Conway's law highlights the perils of trying to enforce a system design that doesn't match the organization.
Organizational impact. Conway's Law states that system design mirrors communication structures within an organization. This principle has significant implications for microservices architecture.
Aligning teams and services:
Organize teams around business capabilities
Empower teams with end-to-end ownership of services
Minimize cross-team dependencies
Foster a culture of collaboration and shared responsibility
Considerations:
Team size and composition
Communication patterns and tools
Decision-making processes
Skill development and knowledge sharing
Recognize that organizational structure and system architecture are intertwined. Evolve both in tandem to create an environment conducive to successful microservices development and operation.
At scale, even if you buy the best kit, the most expensive hardware, you cannot avoid the fact that things can and will fail.
Designing for scale and resilience. Microservices architectures must be designed to handle both growth in demand and inevitable failures gracefully.
Scaling strategies:
Horizontal scaling (adding more instances)
Vertical scaling (increasing resources per instance)

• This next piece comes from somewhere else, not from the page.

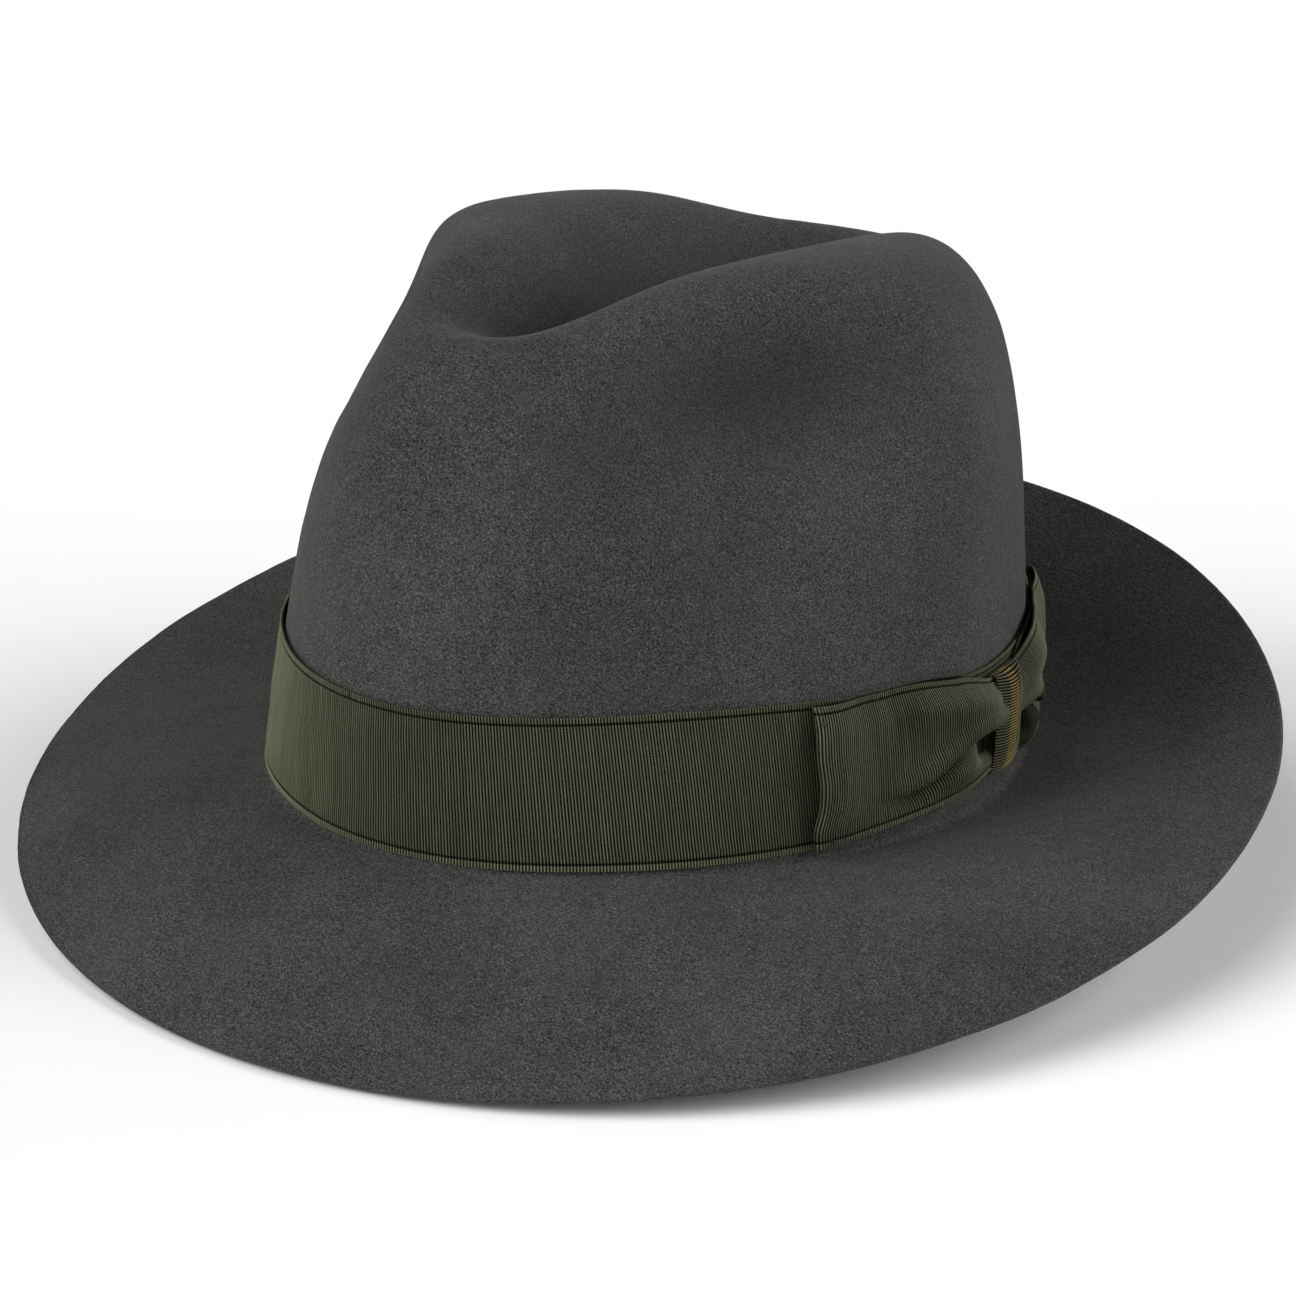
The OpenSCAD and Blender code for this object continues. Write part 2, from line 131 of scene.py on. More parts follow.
def crown_n(a, u):
    e = np.minimum(0.003, np.minimum(u, 1 - u))
    return unit(np.cross(crown_at(a + 0.01, u) - crown_at(a - 0.01, u),
                         crown_at(a, u + e) - crown_at(a, u - e)))


def wall_c(a, h):
    """The crown's wall at height h above the brim's break."""
    s = np.maximum(h / (CROWN_H - CROWN_RISE * np.sin(a) - break_z(a)), 0)
    n = share(a, SQUARE)
    return crown_sc(a, s, (1 - s ** n) ** (1 / n))


def wall_n(a, h):
    return unit(np.cross(wall_c(a + 0.01, h) - wall_c(a - 0.01, h),
                         wall_c(a, h + 1) - wall_c(a, np.maximum(h - 1, 0))))


def wall(a, h, off):
    """A point off mm out from the crown's wall."""
    return wall_c(a, h) + np.asarray(off)[..., None] * wall_n(a, h)


def break_p(a):
    return vec(HALF_W * (1 + EGG * np.sin(a)) * np.cos(a), HALF_L * np.sin(a), break_z(a))


def break_n(a):
    return unit(vec(np.cos(a) / HALF_W, np.sin(a) / HALF_L, 0 * a))


def low(a, h, off):
    """A point h above and off mm out from the line of the brim's break, for what lies round the opening."""
    return break_p(a) + np.asarray(off)[..., None] * break_n(a) + vec(0 * a, 0 * a, h + 0 * a)


def brim_at(a, v):
    """The brim from the break (v = 0) to its cut edge (v = 1)."""
    w = BRIM_W - BRIM_AHEAD * np.sin(a) + BRIM_SIDE * np.cos(2 * a)
    e = SNAP * np.sin(a) - EDGE_DROP - SIDE_DIP * np.cos(2 * a)
    p, n = break_p(a), break_n(a)
    return vec(p[..., 0] + n[..., 0] * w * v, p[..., 1] + n[..., 1] * w * v,
               break_z(a) * (1 - v) + e * v ** BRIM_CURVE)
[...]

Caching (in-memory, distributed)
Database sharding and replication
Asynchronous processing and event-driven architectures
Resilience patterns:
Circuit breakers to prevent cascading failures
Bulkheads for fault isolation
Timeouts and retries with exponential backoff
Graceful degradation of functionality
CAP theorem considerations:
Consistency
Availability
Partition tolerance
Understand that trade-offs are necessary when scaling distributed systems. Prioritize based on your specific requirements and constraints. Implement observability and chaos engineering practices to continuously improve system resilience.